Casi dos años después de la catástrofe de la central nuclear de Fukushima sólo los cuervos sobrevuelan una zona abandonada de decenas de kilómetros donde antes se veían restaurantes llenos, niños paseando con sus padres y agricultores trabajando los campos. Ahora, todo está abandonado y ya nadie pasea por las carreteras ni se aventura por los agradables bosques de la zona.
Decenas de miles de casas, intactas o medio destruidas por el sismo y el tsunami del 11 de marzo de 2011, siguen desiertas, igual que las empresas, las gasolineras, los supermercados y otros edificios al lado de las carreteras.
Los únicos vehículos que todavía circulan por la zona prohibida son los furgones de la policía o los coches de los trabajadores de la central devastada.
Los carteles publicitarios que daban la bienvenida a los habitantes y hablaban del futuro son ahora deprimentes y ya no hay nadie para leerlos o creer en lo que dicen.
Sólo los cuervos continúan sobrevolando la central, igual que lo hacían antes del accidente. Pero tarde o temprano la radioactividad que ni se ve ni se siente terminará dando cuenta también de ellos.
Ante este espectáculo desolador, se hace muy difícil para el visitante ocasional imaginar a la gente que vivía aquí, a los propietarios de coches y casas.
Y también se hace difícil imaginar qué pasó ese viernes 11 de marzo de 2011, a las 14.46, cuando la tierra tembló como nunca lo había hecho en esta región del noreste de Japón y una ola de catorce metros de altura se abalanzó sobre la central de Fukushima Daiichi.
A los pies de los reactores 5 y 6 del complejo atómico, el mar vuelve ahora a estar en calma. Pero los estragos que hizo todavía se pueden ver: enormes depósitos partidos en dos por la fuerza del mar, restos de coches clavados en los edificios, ruinas.

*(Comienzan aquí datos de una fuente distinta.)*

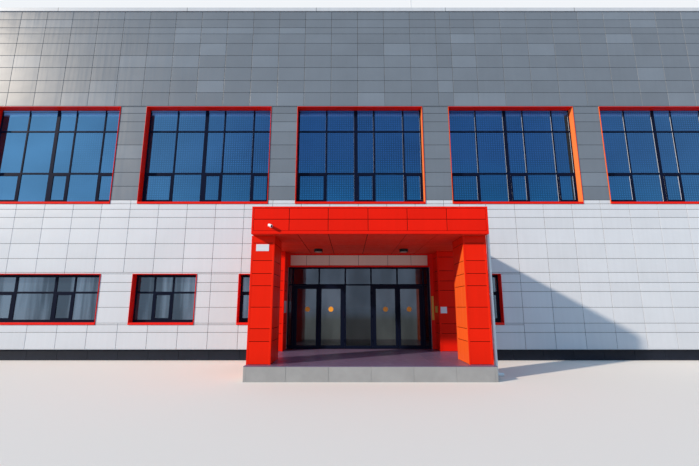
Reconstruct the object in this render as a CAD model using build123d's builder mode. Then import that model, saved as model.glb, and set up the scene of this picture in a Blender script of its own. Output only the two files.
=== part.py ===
"""School building: main block of five window bays with a red entrance portico.

Millimetres. +X runs along the front to the right, +Y to the back, +Z up.
The origin is the centre of the main block's footprint, at ground level.
"""
import os

from build123d import *

os.makedirs("parts", exist_ok=True)

# Main block
bay_count = 5
pier_width = 1150
end_margin = 60
block_depth = 18000
wall_thickness = 500
base_height = 430
plinth_recess = 60
plinth_thickness = 380
upper_slab_top = 4850
upper_slab_thickness = 350
roof_slab_top = 14200
roof_slab_thickness = 350
wall_top = 15150

# Coping on the parapet
coping_height = 190
coping_overhang = 60
coping_inner_overhang = 40
coping_chamfer = 12

# Tall upper windows, heights above the floor; each bar is the offset of its middle line and its width
upper_window_width = 5510
upper_window_bottom = 5910
upper_window_top = 10345
upper_reveal = 280
upper_mullions = ((-1475, 70), (-178, 155), (636, 70), (1936, 70))
upper_low_rail_rise = 1440
upper_low_rail_height = 80
upper_high_rail_drop = 1040
upper_sash_columns = (0, 2, 4)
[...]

También hay tubos enredados por todas partes que hombres con blusas blancas, con casco y máscara, intentan desenredar. No muy lejos, los restos radiactivos están enterrados bajo inmensas carpas blancas.
El desmantelamiento sigue
Da igual si es sábado o domingo, si es Navidad o fin de año, el trabajo en Fukushima debe continuar.
“La seguridad, principal prioridad”, reza un cartel firmado por el director de la central en el cuartel general de crisis de la central, donde cuatro de los seis reactores fueron arrollados por la fuerza de la naturaleza.
Hace tan sólo un año que la zona está considerada estable pero aún así el peligro no está totalmente descartado.
La compañía Tepco, responsable de la central, quiere ir deprisa y retirar cuanto antes el combustible usado de la piscina de desactivación del reactor 4. Cerca de 3.000 personas trabajan cada día en el lugar.
En una de las paredes del centro de preparación de los trabajadores, en el llamado “J-Village”, a veinte kilómetros de la central, hay mensajes de ánimo de los niños de la región.
“J-Village: hotel, restaurante, club de fitness”, dice un panel casi surrealista en la entrada del edificio, que antes del accidente era un centro de entrenamiento deportivo construido por Tepco.
“Gokurosama”, “otsukaresama” (“has trabajado bien”, “debes estar cansado”): los obreros se saludan en la cola mientras esperan su turno para pasar por la máquina de irradiación, esperando que una voz femenina les confirme que “no hay nada anormal”.
Algunos han venido de muy lejos para trabajar en Fukushima algunos meses o algunos años. Los antiguos habitantes esperan por su parte poder volver a sus casas antes de que termine el desmantelamiento de la central, un proceso previsto para durar cuarenta años.